Yesterday I opened a final and belated (by 2 months) birthday present from Jason. Thanks, man.
Jim D. has gone on the defensive. After yesterday's well-deserved pot shot at the modern movie business, Jim is now trying to fill your cottony brains with the notion that Don't Tell Mom the Babysitter's Dead is not as bad as it first appears. Clearly, Jim is a sick, sick man. I have posted my response and comments on his site and see no reason for you lazy bastards not to click over and read Jim's site today.

I had a telephone conference with Intel people in Malaysia, Singapore and God-knows where else at 7:20 this morning. I hate phone conferences. It's like delivering a presentation to a rock that occasionally asks a question.

Melbotis Update

Two weeks ago when we took Mel in for a shave and a haircut (two bits!), we then detoured him thru the PetsMart to select a new toy. Last night, in an act of animal aggression and over-sized puppy hyper-activity, Mel completely tore apart his toy frog. Hopefully I can get photos up soon. That's what $6.98 and a little teasing will get you. Now I have to find him a new toy with far, far fewer seams.

We are looking at adopting another dog in July. I hope he realizes this behavior is only accpetable with fluffy frog toys.

Tuesday, June 17, 2003

I feel inclined to blog, but nothing of significance has occured within the past 48 hours. But other folks have blogged, and blogged well. I would point you to the blog of Crazy Jim D. He's blogged an enormous amount recently. He blogged recently about cameras on campus at the Univ. of Texas.

Well, Jim, once again you've inspired me. I've declared my shower a public place (as is my constitutionally guaranteed right, I am sure), installed a camera, and will soon be posting images of myself in the raw on this site. You may mistake me for a bald panda, but I assure you, that's me.

The site's name will be changing to www.hotchubbyboy.com. I will also be charging a $20 monthly membership fee to the site. Looking forward to all of you joining!

Also, Jim rants about how bad movies have become. But, my friends, I have seen the movie so vapid, so insidiously awful, that it may actually been the point at which the Shining Light of American Culture finally Jumped the Shark. Ladies and Gentlemen, I present to you: Don't Tell Mom the Babysitter's Dead.

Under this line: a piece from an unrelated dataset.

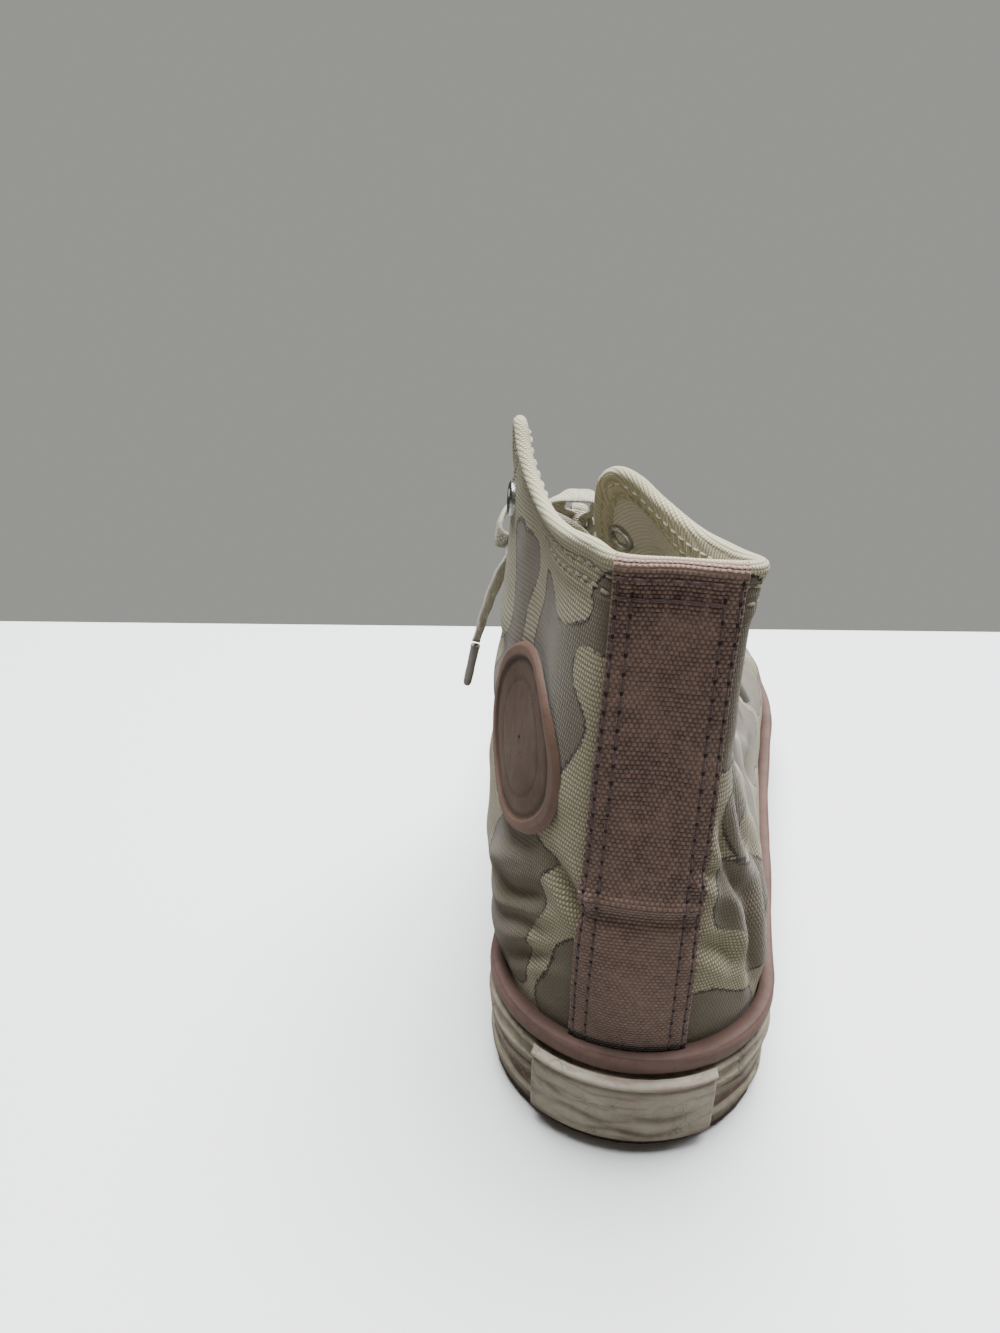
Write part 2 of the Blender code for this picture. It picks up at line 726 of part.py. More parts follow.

I like bad movies. I have Big Trouble in Little China on DVD. But this movie surpasses funny bad and heads straight for depressing. If this is what American culture has to offer, I will spend my days grovelling in the streets of Myanmar.

The 80's brought us a common theme to comedy: a complete lack of motivation for any character to act in any sane way in order to advance the nauseatingly convoluted plot. This isn't just limited to Michael J. Fox movies and anything with Kirk Cameron in it. Usually, at least those guys were chasing some tail. No, these movies had characters acting in ways which make my 2nd grade Christmas pageant look like a Tony winner. THis movie makes so little sense, has characters acting with such little regard with care to themselves or others, that each twist and turn drives the viewer inches closer to the abyss. Truly, truly, truly, this may be the single dumbest piece of shit ever devised. I advise you to see it for yourself before we throw stones at American Pie.

Monday, June 16, 2003

GO SPURS!!!

I'm a little sad the Admiral is going, but bon voyage to you, sir! The NBA will be a poorer place for your retirement.

I also watched a good chunk of Bare-Assed Fine Arts Majors, this evening. It was an intriguing show, especially the sections which included Alec Baldwin introducing different branches on the cladiogram. If ANYONE is clearly a leading authority on human evolution, it must be a Baldwin. One may trace humanity from slithering gastropod to homo-Sapien just by looking at the Baldwin brothers.

This weekend I bagged and boarded comics, put them in their proper boxes and once again noted "I own many, many comics. Perhaps too many?" Really, I have a run of Uncanny X-Men from 168-312, and I'm never going to read it again. This is at least a recognizable title I am proud to have in my collection, but I also have crates of early DC-Vertigo titles, single issues of Avengers and tons of black and whites from whenever my inability to collect indie titles weighs upon my soul.

But here's the deal... the archivist in me (which is an ever exapnding portion of my being) wants more. I want them all. Given a million dollars and no parental supervision, I would build a Fortress of Solitude which would allow me to house an infinite number of comics at below room temperature, in low humidity, and still allow me access to the Lois Lane pimp bed from Superman 2.

Here is my review of last week's Adventures of Superman by Joe Casey: It was crappy. If you're looking to read Superman, do not start here. For the love of God, do not start here.

We spent all weekend looking for a coffee table. Our living room has no coffeetable to speak of, and so our coffee is forced to float suspended in mid-air. This was the 3rd or 4th weekend we'd spent looking, and I am happy to say that at the last store we looked, at the 11th hour, Jamie finally found a coffee table which she believes will fill the nagging void in our non-existsent feng-shui. Like everything in our lives, the table is dual purpose. Our kitchen is our family room (all too true), our living room is our dining room, and our bedroom is our bathroom. Our architect was a madman. At any rate, the table is also an enormous clock. In 6 weeks (or sooner! they tell us) the table/ clock wil descend into our lives and be an uncomfortable novelty piece which will pursue us until the end of time. (oh, hey.. a pun!)